PROBLEM TO SOLVE
Give the data below again, word for word.

DATA SECTION
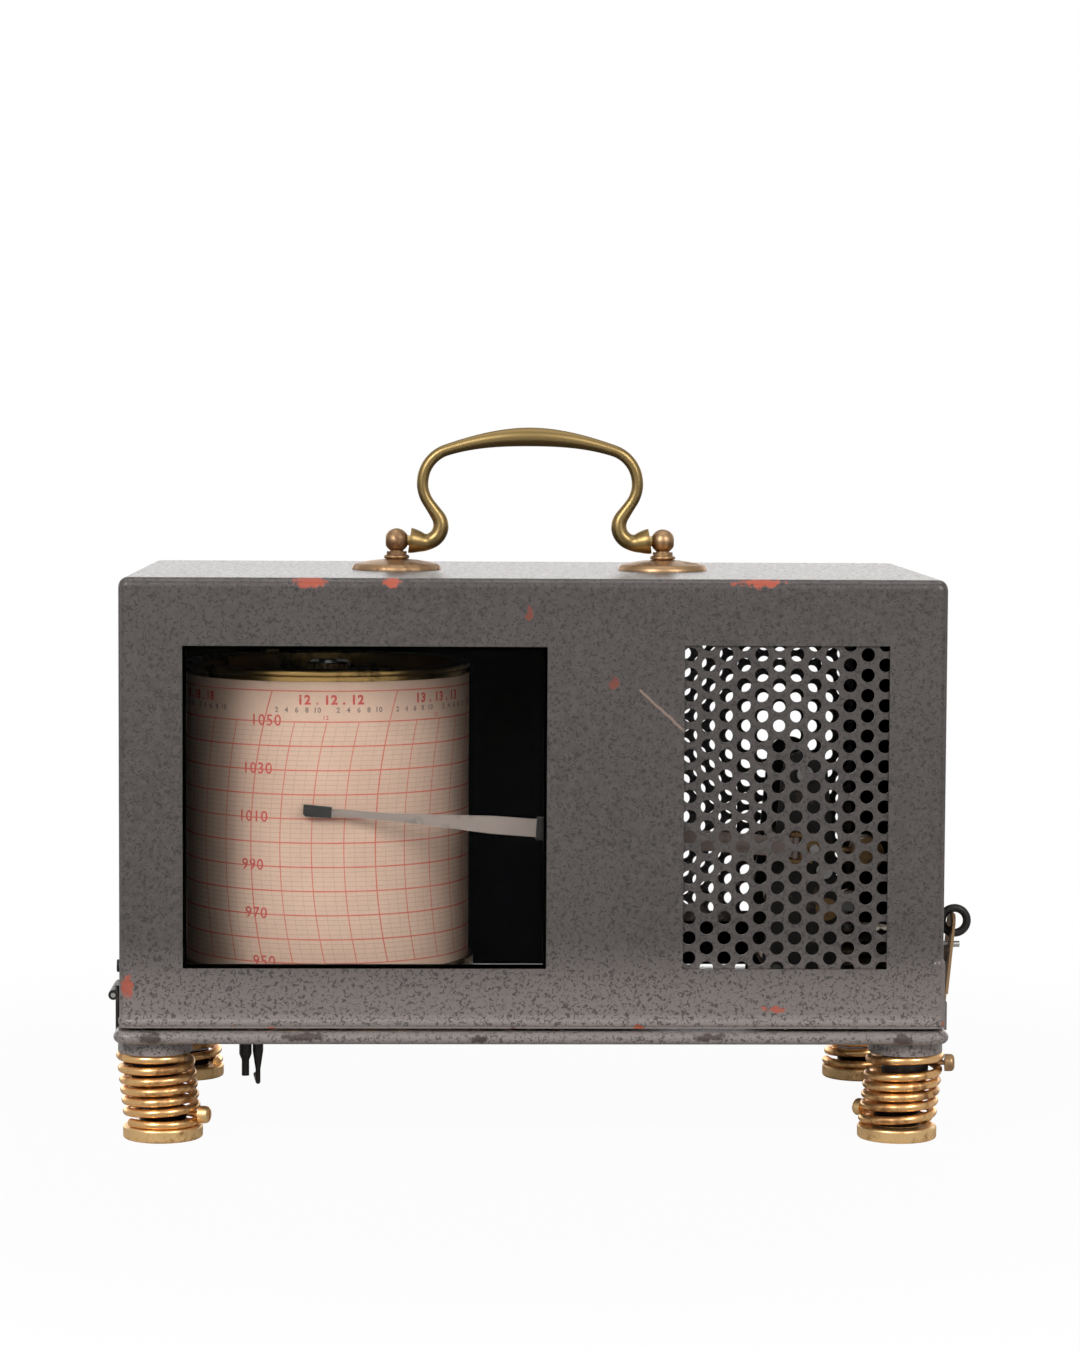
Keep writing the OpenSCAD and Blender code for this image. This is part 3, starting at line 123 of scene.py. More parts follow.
def place(tree, kind, values=None, **settings):
    """Adds a node, sets its plain settings, and links or sets the inputs named in values."""
    node = tree.nodes.new(kind)
    for key, value in settings.items():
        setattr(node, key, value)
    for key, value in (values or {}).items():
        put(tree, node.inputs[key], value)
    return node


def vec(tree, operation, first, second=None):
    """One Vector Math node; gives the node."""
    values = {0: first} if second is None else {0: first, 1: second}
    return place(tree, "ShaderNodeVectorMath", values, operation=operation)


def calc(tree, operation, first, second=0.0, third=0.0, clamp=False):
    """One Math node; gives its output socket."""
    node = place(
        tree,
        "ShaderNodeMath",
        {0: first, 1: second, 2: third},
        operation=operation,
        use_clamp=clamp,
    )
    return node.outputs[0]


def noise(tree, vector, scale, detail=3.0, distortion=0.0, roughness=0.5):
    """Factor output of a noise texture on the given vector."""
    values = {
        "Vector": vector,
        "Scale": scale,
        "Detail": detail,
        "Distortion": distortion,
        "Roughness": roughness,
    }
    return place(tree, "ShaderNodeTexNoise", values).outputs["Fac"]


def ease(tree, value, low, high, out_low=0.0, out_high=1.0):
    """Smooth step of value from low to high, between the two outputs."""
    values = {
        "Value": value, "From Min": low, "From Max": high, "To Min": out_low, "To Max": out_high
    }
    return place(
        tree, "ShaderNodeMapRange", values, interpolation_type="SMOOTHSTEP"
    ).outputs["Result"]


def mix(tree, factor, first, second):
    """Colour mix of first and second by factor."""
    values = {0: factor, 6: first, 7: second}
    return place(tree, "ShaderNodeMix", values, data_type="RGBA").outputs[2]


def rgba(colour):
    """A colour with its alpha."""
    return (*colour, 1.0)


def tone(colour, factor):
    """A colour made paler or darker, with its alpha."""
    return rgba([part * factor for part in colour])


def new_group(name, inputs, outputs):
    """An empty node group with named float, vector or colour sockets."""
    tree = bpy.data.node_groups.new(name, "ShaderNodeTree")
    kinds = {"f": "NodeSocketFloat", "v": "NodeSocketVector", "c": "NodeSocketColor"}
    for label, kind, default in inputs:
        socket = tree.interface.new_socket(label, in_out="INPUT", socket_type=kinds[kind])
        if default is not None:
            socket.default_value = default
    for label, kind in outputs:
        tree.interface.new_socket(label, in_out="OUTPUT", socket_type=kinds[kind])
    return tree, tree.nodes.new("NodeGroupInput"), tree.nodes.new("NodeGroupOutput")


def use_group(tree, group, values):
    """Places a node group with its input values."""
    node = tree.nodes.new("ShaderNodeGroup")
    node.node_tree = group
    for key, value in values.items():
        put(tree, node.inputs[key], value)
    return node


def tarnish_group():
    """Blotches of tarnish: two noises of different size, multiplied and pushed apart."""
    tree, entry, out = new_group(
        "tarnish",
        [("Vector", "v", None), ("Scale", "f", 90.0), ("Spread", "f", 0.5)],
        [("Mask", "f"), ("Fine", "f")],
    )
    wide = noise(tree, entry.outputs["Vector"], entry.outputs["Scale"], 4.0, 0.6, 0.6)
    fine_scale = calc(tree, "MULTIPLY", entry.outputs["Scale"], 7.0)
    fine = noise(tree, entry.outputs["Vector"], fine_scale, 2.0)
    both = calc(tree, "MULTIPLY_ADD", fine, 0.25, calc(tree, "MULTIPLY", wide, 0.75))
    low = calc(tree, "SUBTRACT", 0.78, calc(tree, "MULTIPLY", entry.outputs["Spread"], 0.5))
    high = calc(tree, "ADD", low, 0.16)
    tree.links.new(ease(tree, both, low, high), out.inputs["Mask"])
    tree.links.new(fine, out.inputs["Fine"])
    return tree


def streak_group():
    """Fine turning or drawing marks: noise squeezed along one direction."""
    tree, entry, out = new_group(
        "streaks",
        [("Vector", "v", None), ("Squeeze", "v", (1.0, 1.0, 1.0)), ("Scale", "f", 900.0)],
        [("Height", "f")],
    )
    squeezed = vec(tree, "MULTIPLY", entry.outputs["Vector"], entry.outputs["Squeeze"])
    tree.links.new(
        noise(tree, squeezed.outputs[0], entry.outputs["Scale"], 2.0), out.inputs["Height"]
    )
    return tree


def box_edge_group():
    """Closeness to the edges of an upright box: 1 on an edge, 0 from Reach inwards."""
    tree, entry, out = new_group(
        "box_edges",
        [
            ("Vector", "v", None),
            ("Half", "v", (0.1, 0.1, 0.1)),
            ("Centre", "v", (0.0, 0.0, 0.0)),
            ("Reach", "f", 0.004),
        ],
        [("Mask", "f")],
    )
    from_centre = vec(tree, "SUBTRACT", entry.outputs["Vector"], entry.outputs["Centre"])
    size = vec(tree, "ABSOLUTE", from_centre.outputs[0])
    inward = vec(tree, "SUBTRACT", entry.outputs["Half"], size.outputs[0])
    parts = place(tree, "ShaderNodeSeparateXYZ", {0: inward.outputs[0]})
    x, y, z = parts.outputs
    # the middle one of the three distances is the distance to the nearest edge
    pair_low = calc(tree, "MINIMUM", calc(tree, "MAXIMUM", x, y), calc(tree, "MAXIMUM", y, z))
    middle = calc(tree, "MINIMUM", pair_low, calc(tree, "MAXIMUM", x, z))
    share = calc(tree, "DIVIDE", middle, entry.outputs["Reach"])
    tree.links.new(calc(tree, "SUBTRACT", 1.0, share, clamp=True), out.inputs["Mask"])
    return tree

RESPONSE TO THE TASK
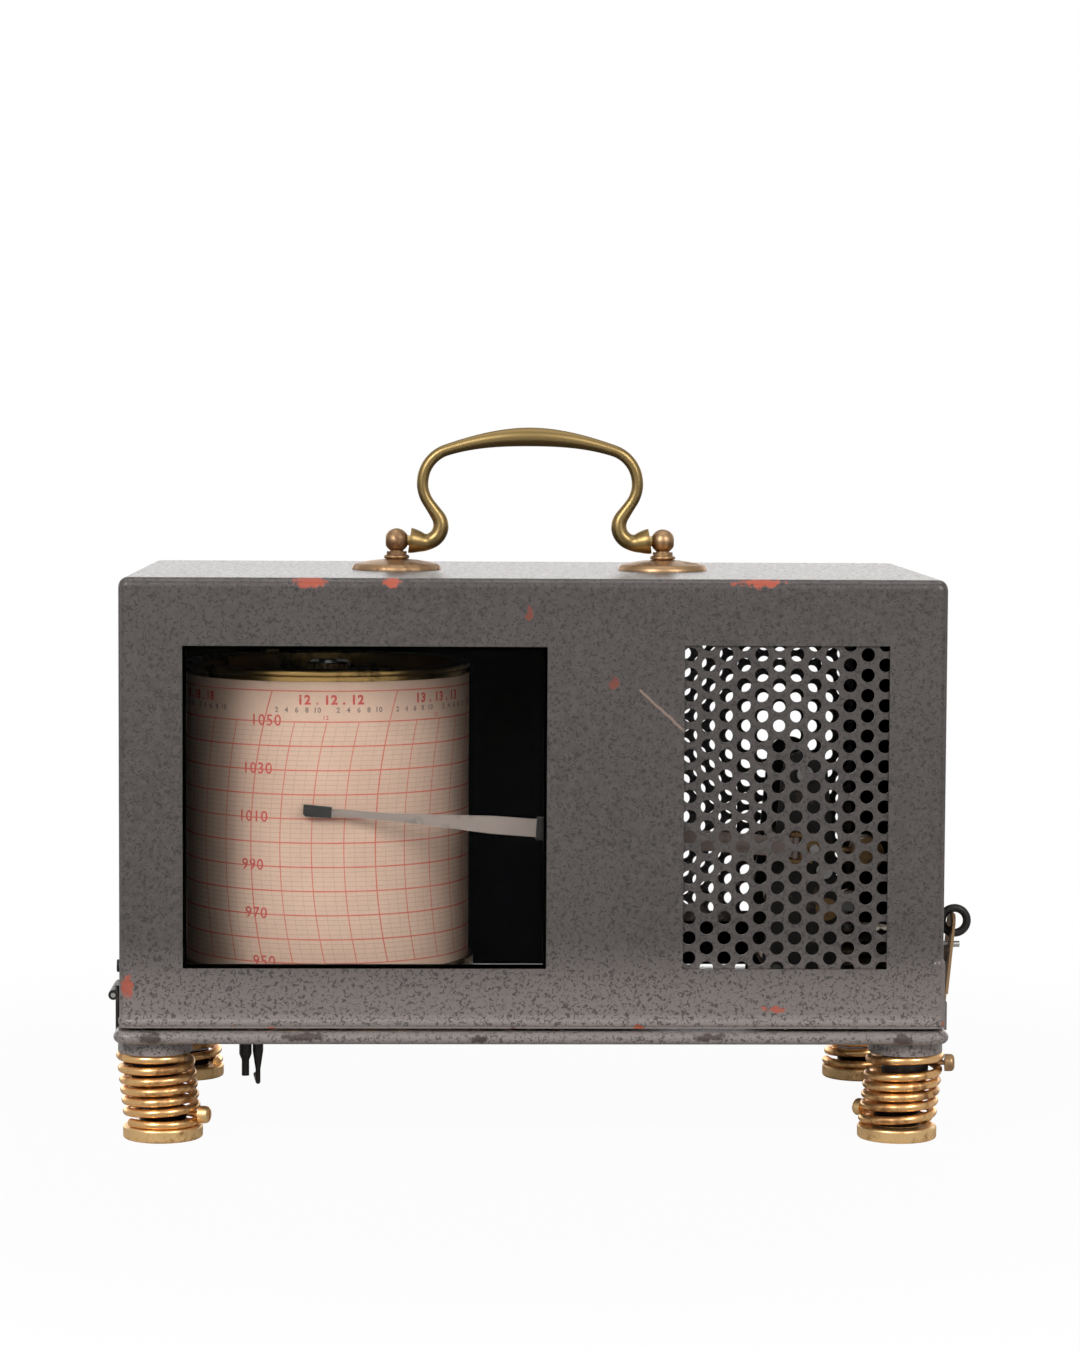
Keep writing the OpenSCAD and Blender code for this image. This is part 3, starting at line 123 of scene.py. More parts follow.
def place(tree, kind, values=None, **settings):
    """Adds a node, sets its plain settings, and links or sets the inputs named in values."""
    node = tree.nodes.new(kind)
    for key, value in settings.items():
        setattr(node, key, value)
    for key, value in (values or {}).items():
        put(tree, node.inputs[key], value)
    return node


def vec(tree, operation, first, second=None):
    """One Vector Math node; gives the node."""
    values = {0: first} if second is None else {0: first, 1: second}
    return place(tree, "ShaderNodeVectorMath", values, operation=operation)


def calc(tree, operation, first, second=0.0, third=0.0, clamp=False):
    """One Math node; gives its output socket."""
    node = place(
        tree,
        "ShaderNodeMath",
        {0: first, 1: second, 2: third},
        operation=operation,
        use_clamp=clamp,
    )
    return node.outputs[0]


def noise(tree, vector, scale, detail=3.0, distortion=0.0, roughness=0.5):
    """Factor output of a noise texture on the given vector."""
    values = {
        "Vector": vector,
        "Scale": scale,
        "Detail": detail,
        "Distortion": distortion,
        "Roughness": roughness,
    }
    return place(tree, "ShaderNodeTexNoise", values).outputs["Fac"]


def ease(tree, value, low, high, out_low=0.0, out_high=1.0):
    """Smooth step of value from low to high, between the two outputs."""
    values = {
        "Value": value, "From Min": low, "From Max": high, "To Min": out_low, "To Max": out_high
    }
    return place(
        tree, "ShaderNodeMapRange", values, interpolation_type="SMOOTHSTEP"
    ).outputs["Result"]


def mix(tree, factor, first, second):
    """Colour mix of first and second by factor."""
    values = {0: factor, 6: first, 7: second}
    return place(tree, "ShaderNodeMix", values, data_type="RGBA").outputs[2]


def rgba(colour):
    """A colour with its alpha."""
    return (*colour, 1.0)


def tone(colour, factor):
    """A colour made paler or darker, with its alpha."""
    return rgba([part * factor for part in colour])


def new_group(name, inputs, outputs):
    """An empty node group with named float, vector or colour sockets."""
    tree = bpy.data.node_groups.new(name, "ShaderNodeTree")
    kinds = {"f": "NodeSocketFloat", "v": "NodeSocketVector", "c": "NodeSocketColor"}
    for label, kind, default in inputs:
        socket = tree.interface.new_socket(label, in_out="INPUT", socket_type=kinds[kind])
        if default is not None:
            socket.default_value = default
    for label, kind in outputs:
        tree.interface.new_socket(label, in_out="OUTPUT", socket_type=kinds[kind])
    return tree, tree.nodes.new("NodeGroupInput"), tree.nodes.new("NodeGroupOutput")


def use_group(tree, group, values):
    """Places a node group with its input values."""
    node = tree.nodes.new("ShaderNodeGroup")
    node.node_tree = group
    for key, value in values.items():
        put(tree, node.inputs[key], value)
    return node


def tarnish_group():
    """Blotches of tarnish: two noises of different size, multiplied and pushed apart."""
    tree, entry, out = new_group(
        "tarnish",
        [("Vector", "v", None), ("Scale", "f", 90.0), ("Spread", "f", 0.5)],
        [("Mask", "f"), ("Fine", "f")],
    )
    wide = noise(tree, entry.outputs["Vector"], entry.outputs["Scale"], 4.0, 0.6, 0.6)
    fine_scale = calc(tree, "MULTIPLY", entry.outputs["Scale"], 7.0)
    fine = noise(tree, entry.outputs["Vector"], fine_scale, 2.0)
    both = calc(tree, "MULTIPLY_ADD", fine, 0.25, calc(tree, "MULTIPLY", wide, 0.75))
    low = calc(tree, "SUBTRACT", 0.78, calc(tree, "MULTIPLY", entry.outputs["Spread"], 0.5))
    high = calc(tree, "ADD", low, 0.16)
    tree.links.new(ease(tree, both, low, high), out.inputs["Mask"])
    tree.links.new(fine, out.inputs["Fine"])
    return tree


def streak_group():
    """Fine turning or drawing marks: noise squeezed along one direction."""
    tree, entry, out = new_group(
        "streaks",
        [("Vector", "v", None), ("Squeeze", "v", (1.0, 1.0, 1.0)), ("Scale", "f", 900.0)],
        [("Height", "f")],
    )
    squeezed = vec(tree, "MULTIPLY", entry.outputs["Vector"], entry.outputs["Squeeze"])
    tree.links.new(
        noise(tree, squeezed.outputs[0], entry.outputs["Scale"], 2.0), out.inputs["Height"]
    )
    return tree


def box_edge_group():
    """Closeness to the edges of an upright box: 1 on an edge, 0 from Reach inwards."""
    tree, entry, out = new_group(
        "box_edges",
        [
            ("Vector", "v", None),
            ("Half", "v", (0.1, 0.1, 0.1)),
            ("Centre", "v", (0.0, 0.0, 0.0)),
            ("Reach", "f", 0.004),
        ],
        [("Mask", "f")],
    )
    from_centre = vec(tree, "SUBTRACT", entry.outputs["Vector"], entry.outputs["Centre"])
    size = vec(tree, "ABSOLUTE", from_centre.outputs[0])
    inward = vec(tree, "SUBTRACT", entry.outputs["Half"], size.outputs[0])
    parts = place(tree, "ShaderNodeSeparateXYZ", {0: inward.outputs[0]})
    x, y, z = parts.outputs
    # the middle one of the three distances is the distance to the nearest edge
    pair_low = calc(tree, "MINIMUM", calc(tree, "MAXIMUM", x, y), calc(tree, "MAXIMUM", y, z))
    middle = calc(tree, "MINIMUM", pair_low, calc(tree, "MAXIMUM", x, z))
    share = calc(tree, "DIVIDE", middle, entry.outputs["Reach"])
    tree.links.new(calc(tree, "SUBTRACT", 1.0, share, clamp=True), out.inputs["Mask"])
    return tree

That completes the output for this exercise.